Overview
- Manufacturer: Vemac Car Company
- Production: 2000–2004
- Assembly: Chelmsford, England
- Designer: Chris Craft, Masao Ono

Body and chassis
- Body style: 2-door roadster
- Layout: Rear mid-engine, rear-wheel drive

Powertrain
- Engine: 1.8 L (1,797 cc) B18C I4
- Power output: 180 PS (132 kW; 178 hp)
- Transmission: 5-speed manual

Dimensions
- Wheelbase: 2,400 mm (94.5 in)
- Length: 3,900 mm (153.5 in)
- Width: 1,720 mm (67.7 in)
- Height: 1,100 mm (43.3 in)
- Curb weight: 950 kg (2,090 lb)

Chronology
- Successor: Vemac RD200

= Vemac RD180 =

Anglo-Japanese sports car

The Vemac RD180 (ヴィーマック・RD180, Vuimakku RD180) is a low-volume mid-engined sports car developed by the Vemac Car Company that was produced from 2000 to 2004.

==Description==
The RD180 was the Vemac Car Company's first automobile offering.

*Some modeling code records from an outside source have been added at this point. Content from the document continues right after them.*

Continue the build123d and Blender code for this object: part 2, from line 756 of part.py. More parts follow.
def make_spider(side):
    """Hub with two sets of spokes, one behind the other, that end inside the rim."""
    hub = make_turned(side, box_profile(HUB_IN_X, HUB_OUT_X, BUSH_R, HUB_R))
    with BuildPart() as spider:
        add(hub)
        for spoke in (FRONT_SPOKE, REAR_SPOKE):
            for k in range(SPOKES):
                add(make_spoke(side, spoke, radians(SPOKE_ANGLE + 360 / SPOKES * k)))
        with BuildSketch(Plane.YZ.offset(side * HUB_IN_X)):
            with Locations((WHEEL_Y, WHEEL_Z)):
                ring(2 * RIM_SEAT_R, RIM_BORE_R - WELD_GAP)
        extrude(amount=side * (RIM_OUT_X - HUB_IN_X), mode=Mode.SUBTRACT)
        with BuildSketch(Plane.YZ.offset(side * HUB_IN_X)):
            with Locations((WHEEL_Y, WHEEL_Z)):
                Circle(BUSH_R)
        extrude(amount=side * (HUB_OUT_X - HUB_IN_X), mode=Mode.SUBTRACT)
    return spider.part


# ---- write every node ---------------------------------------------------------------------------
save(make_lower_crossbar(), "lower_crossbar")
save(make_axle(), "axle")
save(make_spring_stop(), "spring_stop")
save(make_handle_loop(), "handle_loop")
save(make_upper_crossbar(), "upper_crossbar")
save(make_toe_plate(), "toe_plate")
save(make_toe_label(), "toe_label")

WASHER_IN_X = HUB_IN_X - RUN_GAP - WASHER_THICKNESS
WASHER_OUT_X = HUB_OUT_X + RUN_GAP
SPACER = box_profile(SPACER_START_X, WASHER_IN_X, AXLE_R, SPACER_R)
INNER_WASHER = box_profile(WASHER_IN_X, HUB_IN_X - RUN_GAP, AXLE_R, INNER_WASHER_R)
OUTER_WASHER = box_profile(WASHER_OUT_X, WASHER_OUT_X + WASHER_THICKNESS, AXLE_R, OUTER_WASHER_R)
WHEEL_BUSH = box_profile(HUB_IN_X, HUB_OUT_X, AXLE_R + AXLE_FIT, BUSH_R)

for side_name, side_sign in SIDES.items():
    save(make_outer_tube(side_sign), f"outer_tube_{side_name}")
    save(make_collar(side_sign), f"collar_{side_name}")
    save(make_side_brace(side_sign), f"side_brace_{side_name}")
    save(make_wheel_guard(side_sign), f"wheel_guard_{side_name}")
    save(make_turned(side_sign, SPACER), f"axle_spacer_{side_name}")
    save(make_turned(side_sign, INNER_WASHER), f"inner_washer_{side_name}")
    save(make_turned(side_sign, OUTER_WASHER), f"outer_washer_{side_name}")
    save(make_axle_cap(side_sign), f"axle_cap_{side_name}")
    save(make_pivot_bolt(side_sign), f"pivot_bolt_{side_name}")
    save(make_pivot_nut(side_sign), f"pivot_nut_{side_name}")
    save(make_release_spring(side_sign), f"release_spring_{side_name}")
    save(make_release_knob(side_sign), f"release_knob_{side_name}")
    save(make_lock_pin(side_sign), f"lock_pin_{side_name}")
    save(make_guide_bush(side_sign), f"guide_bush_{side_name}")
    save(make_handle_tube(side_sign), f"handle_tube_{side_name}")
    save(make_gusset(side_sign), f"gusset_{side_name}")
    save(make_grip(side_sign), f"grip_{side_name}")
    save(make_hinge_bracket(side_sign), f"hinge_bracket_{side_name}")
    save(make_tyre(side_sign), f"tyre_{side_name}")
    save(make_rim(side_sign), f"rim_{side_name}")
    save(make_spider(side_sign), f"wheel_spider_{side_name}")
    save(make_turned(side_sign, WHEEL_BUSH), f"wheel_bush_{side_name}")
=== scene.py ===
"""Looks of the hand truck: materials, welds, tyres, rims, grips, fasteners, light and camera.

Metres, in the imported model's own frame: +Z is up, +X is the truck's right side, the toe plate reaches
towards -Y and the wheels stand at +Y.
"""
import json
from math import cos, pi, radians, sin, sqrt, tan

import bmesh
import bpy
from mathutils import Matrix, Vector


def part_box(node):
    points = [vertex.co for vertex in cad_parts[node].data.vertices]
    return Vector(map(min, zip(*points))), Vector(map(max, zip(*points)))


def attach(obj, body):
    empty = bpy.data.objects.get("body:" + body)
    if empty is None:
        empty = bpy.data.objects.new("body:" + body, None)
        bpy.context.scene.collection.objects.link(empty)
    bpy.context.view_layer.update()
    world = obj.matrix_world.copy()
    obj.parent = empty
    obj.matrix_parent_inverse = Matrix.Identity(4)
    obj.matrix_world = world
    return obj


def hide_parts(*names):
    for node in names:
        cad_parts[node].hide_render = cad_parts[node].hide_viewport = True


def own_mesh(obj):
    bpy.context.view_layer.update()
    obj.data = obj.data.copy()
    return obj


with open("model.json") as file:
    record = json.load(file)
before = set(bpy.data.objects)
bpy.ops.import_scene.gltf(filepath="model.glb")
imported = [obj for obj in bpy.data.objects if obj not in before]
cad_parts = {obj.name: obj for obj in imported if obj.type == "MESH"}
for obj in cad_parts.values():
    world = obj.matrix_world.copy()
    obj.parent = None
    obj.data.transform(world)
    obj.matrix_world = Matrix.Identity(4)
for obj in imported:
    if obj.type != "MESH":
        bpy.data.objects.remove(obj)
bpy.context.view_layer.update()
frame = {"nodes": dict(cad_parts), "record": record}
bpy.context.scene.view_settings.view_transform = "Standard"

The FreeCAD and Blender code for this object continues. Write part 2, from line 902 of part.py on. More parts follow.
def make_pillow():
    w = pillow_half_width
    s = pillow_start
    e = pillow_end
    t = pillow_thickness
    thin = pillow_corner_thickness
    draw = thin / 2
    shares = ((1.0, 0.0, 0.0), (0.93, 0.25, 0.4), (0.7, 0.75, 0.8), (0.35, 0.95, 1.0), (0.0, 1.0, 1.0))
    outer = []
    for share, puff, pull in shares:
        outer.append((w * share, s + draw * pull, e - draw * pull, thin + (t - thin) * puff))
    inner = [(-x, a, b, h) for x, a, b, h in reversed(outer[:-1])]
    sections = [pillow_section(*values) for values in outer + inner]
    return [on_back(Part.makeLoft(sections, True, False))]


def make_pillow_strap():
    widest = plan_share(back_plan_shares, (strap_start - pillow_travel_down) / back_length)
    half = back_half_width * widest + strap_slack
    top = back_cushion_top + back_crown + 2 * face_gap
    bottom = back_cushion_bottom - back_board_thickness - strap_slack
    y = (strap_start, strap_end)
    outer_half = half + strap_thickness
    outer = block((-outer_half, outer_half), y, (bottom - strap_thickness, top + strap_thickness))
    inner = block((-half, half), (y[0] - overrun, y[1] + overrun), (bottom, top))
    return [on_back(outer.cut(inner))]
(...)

First presented in 2000, the car has been described as a "neo-historic sports racing car".

The vehicle was not produced in large numbers, being discontinued in 2004 to make way for its successor, the RD200.

==Specifications==
The RD180 is produced in England by the Vemac Car Company, based in Chelmsford, Essex.

The vehicle is powered by a 1.8 L Honda B18C inline-four mated to a five-speed manual transmission. The vehicle is based on the Cadwell race car which Tokyo R&D designed. The car's chassis is made of steel tubing, similar to the Cadwell. It features ventilated disc brakes and double wishbone suspension.

==Motorsports==

Racing versions of the RD180 were also developed for use in the All Japan Grand Touring Car Championship, now known as Super GT. The first iteration, the RD320R, used a Toda Racing-tuned engine from a Honda NSX; successive versions would use different engines in an attempt to increase power. The RD320R started racing in 2002 and competed in over 150 races in Japan.

Changes to the Super GT rule structure were enacted in 2012 to take effect the next season; this would lead to the phasing out of JAF-GT Category C and D vehicles from competition, categories spanning prototype sports cars based on modified sports cars with few or no road-going counterparts. As a result of the rule changes, Vemac's cars are no longer able to race in the series.